Here's what Sifton, the food editor of the New York Times, and steward of my favorite newsletter, says about his own long-standing Sunday dinner ritual:
"Word got around. And the calls or texts would start coming. 'There dinner on Sunday?' Yes. See you then. Bring wine or a cake, a friend, some flowers, nothing at all. People are lonely. They want to be a part of something, even when they can't identify that longing as a need. They show up. Feed them. It isn't more complicated than that. The point of Sunday dinner is just to have it. Even if you don't particularly like entertaining, there is great pleasure to be had in cooking for others, and great pleasure to be taken from the experience of gathering with others. Sunday dinner isn't a dinner party. It is not entertainment. It is just a fact, like a standing meeting or a regular touch football game in the park. It makes life a little better every time."
Tell me the truth: Didn't you just think to yourself Who should come over this weekend? Imagine an entire book filled with that kind of life-affirming prose alongside a fleet of crowd-pleasey food that can be cooked in big pots and served on platters that might only come out of hiding on Thanksgiving. Think: Steak and Guinness Stew, Spaghetti with Sunday Gravy, Carnitas, Clam Pizza, Hawaiian Pizza, Grandma Pizza (you know it's gonna be good), Pan-Roasted Chicken with Mint Sauce, Cuban-Style Black Beans, shown in all their glory above. Do I need to go on? Tell me again, why are we not doing this, cooking like this, every single weekend? If not in 2020, then when?
Sunday dinner has long been my answer to the question so many of you have asked over the years, i.e. "How do I start the ritual of family dinner?" It can be so many things: Grand and multi-coursed; relaxed and potlucky; organized around the game or after church. It's a no-pressure night, nothing like Friday or Saturday when the table feels naked without votives and you feel obligated to have starters and sweets. The point of Sunday dinner, is to have it. Yes. Who have you been meaning to connect with? Whose life would you like to make a little better this weekend? Invite them over. Make them those beans. Repeat.
CUBAN-STYLE BLACK BEANS
From See You on Sunday, by Sam Sifton
1 pound dried black beans, rinsed and picked over to remove any stones
¹/₄ cup extra-virgin olive oil
4 slices slab bacon, diced
1 medium Spanish onion, peeled and diced
1 head of garlic, cloves peeled and diced
2 small green bell peppers, seeded and diced
1 jalapeño pepper, seeded and diced
1 tablespoon kosher salt, or to taste
¹/₂ teaspoon freshly ground black pepper
1 teaspoon dried oregano
¹/₂ teaspoon ground cumin
3 tablespoons distilled white vinegar
1 smoked ham hock
2 bay leaves
1 tablespoon dark brown sugar
1. Place the beans in a large bowl and cover with cold water, then allow to sit out on the countertop overnight; or if pressed for time, simmer over medium-low heat, covered, until the beans are tender, about an hour. (Or if really pressed for time, substitute three 15 1/â‚‚-ounce cans black beans, drained.)
2. When you’re ready to cook the beans, put the oil in a large, heavy-bottomed pot set over medium-high heat and allow to come to a shimmer.
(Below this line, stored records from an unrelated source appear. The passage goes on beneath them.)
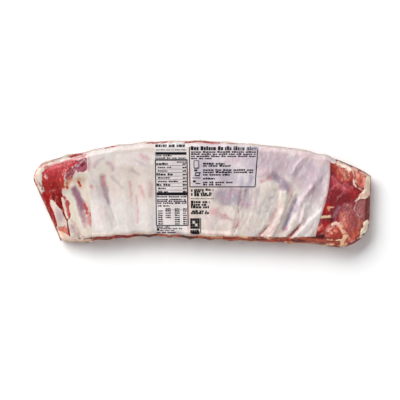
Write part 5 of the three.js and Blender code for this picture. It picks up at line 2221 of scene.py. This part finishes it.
@dataclass
class Studio:
    """The pale floor, the soft lights and the camera that looks straight down.

    The photograph is 400 pixels wide and shows 540 mm of the rack's face, and picture_middle is
    the plan point at its centre. The lights stand in metres and aim at the middle of the rack.
    """

    form: RackForm
    picture_middle: Point = (-2.9, -9.45)
    picture_width: float = 540
    face_height: float = 18
    lens: float = 200
    sensor: float = 36
    floor_size: float = 6.0
    sky: float = 0.31
    key_power: float = 614
    key_size: Point = (7.0, 4.2)
    key_at: Triple = (-3.2, 3.7, 3.3)
    glint_power: float = 2
    glint_size: Point = (0.25, 0.35)
    glint_at: Triple = (-1.0, 1.7, 1.6)
    fill_power: float = 45
    fill_size: Point = (5.0, 1.6)
    fill_at: Triple = (1.6, -3.0, 1.0)

    def build(self) -> None:
        """Sets up floor, lights, sky and camera."""
        self.lay_floor()
        self.add_light("key_softbox", self.key_at, self.key_size, self.key_power)
        self.add_light("glint_softbox", self.glint_at, self.glint_size, self.glint_power)
        self.add_light("fill_softbox", self.fill_at, self.fill_size, self.fill_power)
        self.add_sky()
        self.add_camera()
        scene = bpy.context.scene
        scene.view_settings.view_transform = "Standard"
        scene.view_settings.look = "None"

    def lay_floor(self) -> None:
        """Lays the floor that the pack rests on."""
        deselect_all()
        bpy.ops.mesh.primitive_grid_add(x_subdivisions=8, y_subdivisions=8, size=self.floor_size)
        floor = bpy.context.active_object
        floor.name = floor.data.name = "studio_floor"
        floor.data.materials.append(PaleBoard().build())

    @staticmethod
    def add_light(name: str, at: Triple, size: Point, power: float) -> None:
        """Adds a softbox aimed at the middle of the rack.

        Args:
            name: Its name.
            at: Where it stands, in metres.
            size: Its width and height in metres.
            power: Its power in watts.
        """
        deselect_all()
        bpy.ops.object.light_add(type="AREA", location=at)
        lamp = bpy.context.active_object
        lamp.name = lamp.data.name = name
        lamp.data.shape = "RECTANGLE"
        lamp.data.size, lamp.data.size_y = size
        lamp.data.energy = power
        lamp.rotation_euler = (-Vector(at)).to_track_quat("-Z", "Y").to_euler()

    def add_sky(self) -> None:
        """Adds the even white light of the room."""
        world = bpy.data.worlds.new("white_room")
        world.use_nodes = True
        tree = world.node_tree
        tree.nodes.clear()
        light = add(tree, "ShaderNodeBackground", {"Color": (1, 1, 1, 1), "Strength": self.sky}).outputs[0]
        add(tree, "ShaderNodeOutputWorld", {"Surface": light})
        bpy.context.scene.world = world

    def add_camera(self) -> None:
        """Adds the camera, which looks straight down on the bone side."""
        shift = self.form.shift()
        x, y = (self.picture_middle[i] + shift[i] for i in range(2))
        distance = self.picture_width * self.lens / self.sensor
        deselect_all()
        at = (x * MM, y * MM, (distance + self.face_height) * MM)
        bpy.ops.object.camera_add(location=at, rotation=(0, 0, 0))
        camera = bpy.context.active_object
        camera.name = camera.data.name = "photo_camera"
        camera.data.lens = self.lens
        camera.data.sensor_width = self.sensor
        camera.data.clip_end = 20
        bpy.context.scene.camera = camera


def main() -> None:
    """Builds the dressed rack and the studio, and logs each piece's number of faces."""
    logging.basicConfig(level=logging.INFO, format="%(name)s: %(message)s")
    form = RackForm()
    meat = RackMeat(form).build()
    film = BagFilm(form).build()
    panel = PrintPanel(form).build()
    marks = PrintedMarks(form).build(panel, PrintLayout())
    for piece in (meat, film, panel, marks):
        LOG.info("%s has %d faces", piece.name, len(piece.data.polygons))
    Studio(form).build()
    deselect_all()


if __name__ == "__main__":
    main()
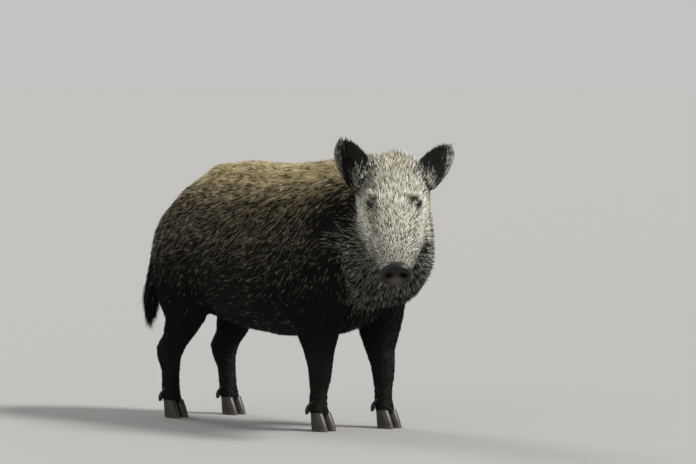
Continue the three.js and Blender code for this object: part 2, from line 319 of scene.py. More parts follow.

Add the bacon and cook, stirring occasionally, until the fat has begun to render out of the bacon and the meat is beginning to crisp, about 5 minutes. Add the onion, garlic, bell peppers, and jalapeño, and stir to combine. Continue cooking until the vegetables have begun to soften, 5 to 7 minutes. Add the salt, black pepper, oregano, and cumin, and stir to combine. They will absorb the heated oil in the pan and grow fragrant, 3 to 5 minutes.
3. Add the vinegar to the pot and stir to combine, then allow to cook off until it is mostly gone. Add the ham hock, bay leaves, brown sugar, the beans, and a splash or two of water, and stir again.
4. Lower the heat and allow the beans to cook, stirring occasionally, for an hour or so, until the beans are very soft and the meat on the ham hock is pulling away from the bone. (Add a little water to the pot if it seems to be getting dry.)
5. When the beans are done, remove the ham hock and the bay leaves; discard the bay leaves and tear the meat from the hock. Chop this meat and return it to the bean pot. Stir, taste, and adjust the seasonings. (The mixture can keep, softly bubbling on the stove, for hours. Add a little water, if necessary. Stir occasionally.) Serve with rice and hot sauce.